# Instructions for the task
The required output consists solely of the lines from the top of the listing through the line containing "add((p[0] + (q[0]", transcribed exactly.

# Recorded information
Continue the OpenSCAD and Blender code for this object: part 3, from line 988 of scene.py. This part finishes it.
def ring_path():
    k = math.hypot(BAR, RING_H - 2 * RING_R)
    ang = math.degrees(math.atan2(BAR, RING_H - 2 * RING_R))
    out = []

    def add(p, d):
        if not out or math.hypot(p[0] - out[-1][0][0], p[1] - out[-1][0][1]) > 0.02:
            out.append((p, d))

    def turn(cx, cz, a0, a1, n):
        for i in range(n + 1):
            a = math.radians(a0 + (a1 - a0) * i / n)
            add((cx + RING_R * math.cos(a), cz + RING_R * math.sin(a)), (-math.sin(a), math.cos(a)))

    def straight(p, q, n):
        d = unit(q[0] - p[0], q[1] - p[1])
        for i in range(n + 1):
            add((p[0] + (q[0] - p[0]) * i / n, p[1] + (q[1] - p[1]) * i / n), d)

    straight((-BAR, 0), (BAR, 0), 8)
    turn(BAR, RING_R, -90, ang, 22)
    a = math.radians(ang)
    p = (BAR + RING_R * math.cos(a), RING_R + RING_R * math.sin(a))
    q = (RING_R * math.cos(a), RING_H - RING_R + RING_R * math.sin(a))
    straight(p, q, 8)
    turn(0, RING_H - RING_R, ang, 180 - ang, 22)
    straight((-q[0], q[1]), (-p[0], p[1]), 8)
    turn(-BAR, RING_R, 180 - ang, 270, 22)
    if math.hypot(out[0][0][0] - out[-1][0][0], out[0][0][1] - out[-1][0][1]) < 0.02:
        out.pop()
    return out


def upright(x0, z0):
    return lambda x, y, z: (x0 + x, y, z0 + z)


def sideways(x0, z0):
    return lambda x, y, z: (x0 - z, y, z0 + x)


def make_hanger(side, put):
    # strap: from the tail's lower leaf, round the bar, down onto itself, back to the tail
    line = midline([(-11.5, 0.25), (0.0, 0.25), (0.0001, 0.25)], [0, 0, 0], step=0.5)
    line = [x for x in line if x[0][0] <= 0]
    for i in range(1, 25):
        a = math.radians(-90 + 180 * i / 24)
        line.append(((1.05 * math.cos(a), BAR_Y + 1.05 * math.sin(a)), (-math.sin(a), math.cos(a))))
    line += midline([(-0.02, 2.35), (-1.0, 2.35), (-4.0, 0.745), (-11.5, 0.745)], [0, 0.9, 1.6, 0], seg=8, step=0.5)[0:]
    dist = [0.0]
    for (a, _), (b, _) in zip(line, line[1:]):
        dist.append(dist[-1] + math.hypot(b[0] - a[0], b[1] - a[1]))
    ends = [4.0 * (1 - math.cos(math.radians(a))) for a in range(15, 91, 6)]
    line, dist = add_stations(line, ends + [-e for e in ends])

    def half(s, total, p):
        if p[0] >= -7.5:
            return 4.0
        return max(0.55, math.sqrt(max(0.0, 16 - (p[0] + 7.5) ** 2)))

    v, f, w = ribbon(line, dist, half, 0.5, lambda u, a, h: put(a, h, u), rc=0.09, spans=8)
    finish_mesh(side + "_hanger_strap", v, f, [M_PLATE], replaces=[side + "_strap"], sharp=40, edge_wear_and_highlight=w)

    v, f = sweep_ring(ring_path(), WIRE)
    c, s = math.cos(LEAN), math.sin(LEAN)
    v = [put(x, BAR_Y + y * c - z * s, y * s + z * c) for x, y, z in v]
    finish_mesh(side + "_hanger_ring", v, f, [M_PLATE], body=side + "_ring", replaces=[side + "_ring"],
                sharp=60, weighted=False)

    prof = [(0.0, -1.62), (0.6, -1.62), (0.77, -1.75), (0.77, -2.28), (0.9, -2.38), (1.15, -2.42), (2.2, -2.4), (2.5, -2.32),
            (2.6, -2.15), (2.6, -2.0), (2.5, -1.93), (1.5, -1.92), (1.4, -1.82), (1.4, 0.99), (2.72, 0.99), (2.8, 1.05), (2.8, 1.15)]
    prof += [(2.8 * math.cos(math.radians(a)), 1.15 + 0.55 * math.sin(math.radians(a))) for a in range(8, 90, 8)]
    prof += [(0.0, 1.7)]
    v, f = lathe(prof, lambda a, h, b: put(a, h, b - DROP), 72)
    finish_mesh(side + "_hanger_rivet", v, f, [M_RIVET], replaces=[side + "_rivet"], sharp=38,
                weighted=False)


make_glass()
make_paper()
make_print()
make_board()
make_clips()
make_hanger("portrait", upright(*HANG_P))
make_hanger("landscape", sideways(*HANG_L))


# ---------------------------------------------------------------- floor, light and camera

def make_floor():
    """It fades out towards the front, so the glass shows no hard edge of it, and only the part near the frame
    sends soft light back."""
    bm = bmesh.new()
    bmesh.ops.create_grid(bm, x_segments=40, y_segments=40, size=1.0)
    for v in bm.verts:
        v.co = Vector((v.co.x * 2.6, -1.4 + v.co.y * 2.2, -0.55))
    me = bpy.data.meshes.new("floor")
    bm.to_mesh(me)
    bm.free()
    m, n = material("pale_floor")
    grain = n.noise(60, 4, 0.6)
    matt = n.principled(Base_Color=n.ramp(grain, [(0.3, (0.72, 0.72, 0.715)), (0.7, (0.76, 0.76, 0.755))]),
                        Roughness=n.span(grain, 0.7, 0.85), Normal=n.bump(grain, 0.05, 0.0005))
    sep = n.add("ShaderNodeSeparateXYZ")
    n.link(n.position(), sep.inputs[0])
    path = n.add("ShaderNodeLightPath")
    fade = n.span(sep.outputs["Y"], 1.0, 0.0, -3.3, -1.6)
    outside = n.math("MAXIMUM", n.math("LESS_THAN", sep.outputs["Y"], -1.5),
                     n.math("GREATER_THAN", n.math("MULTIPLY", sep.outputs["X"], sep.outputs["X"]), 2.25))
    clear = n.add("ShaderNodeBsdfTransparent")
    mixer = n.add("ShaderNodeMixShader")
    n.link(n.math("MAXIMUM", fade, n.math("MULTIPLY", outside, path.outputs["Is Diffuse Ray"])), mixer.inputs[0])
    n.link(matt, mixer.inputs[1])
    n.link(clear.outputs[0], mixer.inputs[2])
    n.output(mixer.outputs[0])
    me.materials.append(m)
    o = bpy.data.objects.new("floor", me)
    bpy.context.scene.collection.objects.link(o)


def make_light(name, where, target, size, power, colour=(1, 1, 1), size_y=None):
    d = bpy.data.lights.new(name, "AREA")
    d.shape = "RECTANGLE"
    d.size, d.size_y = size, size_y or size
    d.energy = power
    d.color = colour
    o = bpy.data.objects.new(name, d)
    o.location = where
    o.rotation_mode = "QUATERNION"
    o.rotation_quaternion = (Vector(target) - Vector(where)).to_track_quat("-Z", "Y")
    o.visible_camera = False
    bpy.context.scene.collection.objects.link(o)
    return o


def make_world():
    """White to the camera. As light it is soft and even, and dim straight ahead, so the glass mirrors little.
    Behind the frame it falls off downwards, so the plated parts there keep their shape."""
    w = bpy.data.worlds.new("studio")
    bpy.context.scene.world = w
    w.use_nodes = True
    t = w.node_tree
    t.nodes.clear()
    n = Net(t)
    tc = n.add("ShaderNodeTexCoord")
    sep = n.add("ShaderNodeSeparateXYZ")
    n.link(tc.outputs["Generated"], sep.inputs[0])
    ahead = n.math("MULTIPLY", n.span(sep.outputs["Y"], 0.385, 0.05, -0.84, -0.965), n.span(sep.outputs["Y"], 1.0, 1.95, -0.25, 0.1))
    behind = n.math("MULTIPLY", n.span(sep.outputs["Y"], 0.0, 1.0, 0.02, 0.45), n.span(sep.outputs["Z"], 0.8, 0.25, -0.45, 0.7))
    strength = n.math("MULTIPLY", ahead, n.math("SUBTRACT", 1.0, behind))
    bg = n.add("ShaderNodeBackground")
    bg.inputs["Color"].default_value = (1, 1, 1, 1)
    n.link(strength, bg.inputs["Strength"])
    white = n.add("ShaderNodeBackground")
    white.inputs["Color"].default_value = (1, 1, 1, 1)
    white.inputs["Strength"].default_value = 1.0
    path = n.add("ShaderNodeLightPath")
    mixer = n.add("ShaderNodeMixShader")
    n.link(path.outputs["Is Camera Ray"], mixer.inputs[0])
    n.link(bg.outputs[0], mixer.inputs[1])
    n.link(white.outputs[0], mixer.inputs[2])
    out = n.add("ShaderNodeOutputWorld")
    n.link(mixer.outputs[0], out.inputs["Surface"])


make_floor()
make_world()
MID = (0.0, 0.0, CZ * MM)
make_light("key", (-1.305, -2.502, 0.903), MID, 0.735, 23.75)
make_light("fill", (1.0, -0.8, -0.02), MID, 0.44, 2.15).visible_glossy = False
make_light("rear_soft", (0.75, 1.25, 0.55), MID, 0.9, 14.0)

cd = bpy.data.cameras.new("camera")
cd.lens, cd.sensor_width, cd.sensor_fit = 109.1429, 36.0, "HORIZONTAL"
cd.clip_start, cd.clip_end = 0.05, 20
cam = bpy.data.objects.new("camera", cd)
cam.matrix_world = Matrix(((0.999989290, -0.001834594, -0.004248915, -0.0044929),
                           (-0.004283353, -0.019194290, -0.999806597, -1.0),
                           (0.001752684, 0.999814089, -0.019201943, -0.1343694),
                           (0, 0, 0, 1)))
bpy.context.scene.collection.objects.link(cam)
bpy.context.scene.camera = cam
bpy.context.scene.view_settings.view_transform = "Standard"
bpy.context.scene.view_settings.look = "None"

# Correct answer
Continue the OpenSCAD and Blender code for this object: part 3, from line 988 of scene.py. This part finishes it.
def ring_path():
    k = math.hypot(BAR, RING_H - 2 * RING_R)
    ang = math.degrees(math.atan2(BAR, RING_H - 2 * RING_R))
    out = []

    def add(p, d):
        if not out or math.hypot(p[0] - out[-1][0][0], p[1] - out[-1][0][1]) > 0.02:
            out.append((p, d))

    def turn(cx, cz, a0, a1, n):
        for i in range(n + 1):
            a = math.radians(a0 + (a1 - a0) * i / n)
            add((cx + RING_R * math.cos(a), cz + RING_R * math.sin(a)), (-math.sin(a), math.cos(a)))

    def straight(p, q, n):
        d = unit(q[0] - p[0], q[1] - p[1])
        for i in range(n + 1):
            add((p[0] + (q[0] - p[0]) * i / n, p[1] + (q[1] - p[1]) * i / n), d)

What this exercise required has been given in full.